¿Sabemos realmente lo que comemos? ¿De dónde viene? ¿Cuánto cuesta? ¿Cómo afecta a nuestra salud y la de los animales? El británico Philip Lymbery, en el libro La carne que comemos. El verdadero coste de la ganadería industrial (Alianza Editorial, 2017) desmonta la industria alimentaria y explica los verdaderos costes de la ganadería industrial y otras prácticas agrícolas que tienen serias consecuencias para nuestra salud y la del planeta.
Al inicio del libro, insiste en el fin del mito: la mayoría de las granjas del mundo no son como aparecían en los cuentos infantiles, con pollos picoteando en un corral, cerdos felices revolcándose en el barro y vacas paciendo tranquilamente en los campos. Lymbery muestra de forma radical, con datos y gráficos, qué significa la ganadería industrial y cuál es el verdadero coste de la carne barata. Su libro se convierte en un llamamiento a un consumo más racional, saludable y compasivo.
Además, Lymbery, director ejecutivo de la organización internacional para el bienestar animal (Compassion in World Farming, CIWF), ha viajado por el mundo documentando los efectos del consumir barato y querer producir mucho y a bajo coste y los describe en 180 páginas a todo color, con grandes titulares y en un formato muy llamativo, que acompaña la potencia del mensaje: en todo el mundo se crían unos 70.000 millones de animales de granja cada año, dos tercios de los cuales en granjas industriales. Viven permanentemente encerrados y son tratados con máquinas de producción sin acceso a pastos o forraje. La comida que se les suministra atraviesa varios continentes y consumirían un tercio de los cereales producidos en el mundo, el 90 % de la harina de soja y hasta el 30 % de las capturas totales de pescado. Es un negocio que depende del uso de enormes cantidades de antibióticos –la mitad de los que se utilizan en el mundo–, lo cual constituye el caldo de cultivo para la aparición de nuevos «supermicrobios» resistentes a los antibióticos. Consume también recursos naturales tan valiosos como agua, tierra y petróleo.
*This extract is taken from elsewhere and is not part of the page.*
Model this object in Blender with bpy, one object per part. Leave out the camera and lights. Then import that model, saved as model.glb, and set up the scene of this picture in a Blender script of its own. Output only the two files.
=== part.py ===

Lymbery va desmontando la industria alimentaria a cada capítulo. Además, habla del estiércol y la destrucción de los acuíferos, de lagos envenenados, de plantas tóxicas, de la avicultura intensiva, de los fertilizantes que se utilizan en el campo (con un alto nivel de nitrógeno) y el impacto que provoca en los animales. Tampoco pasa por alto el agotamiento de los suelos, los hábitats que van desapareciendo por ciertas prácticas agrícolas, el negocio de las abejas, las piscifactorías como “las olvidadas granjas industriales bajo el agua», el impacto de los pesticidas y las consecuencias de todo en nuestra salud y en la del planeta que habitamos y compartimos con otras formas de vida.
En el capítulo 5 el autor apunta algunas de las soluciones ante este panorama tan desolador y describe experiencias de consumo responsable, también en el Estado español. Parece que Lymbery confía en la gente que empieza a transformar la industria alimentaría desde la mesa y con un consumo responsable. El consumidor, de nuevo, la pieza clave para cambiar el mundo.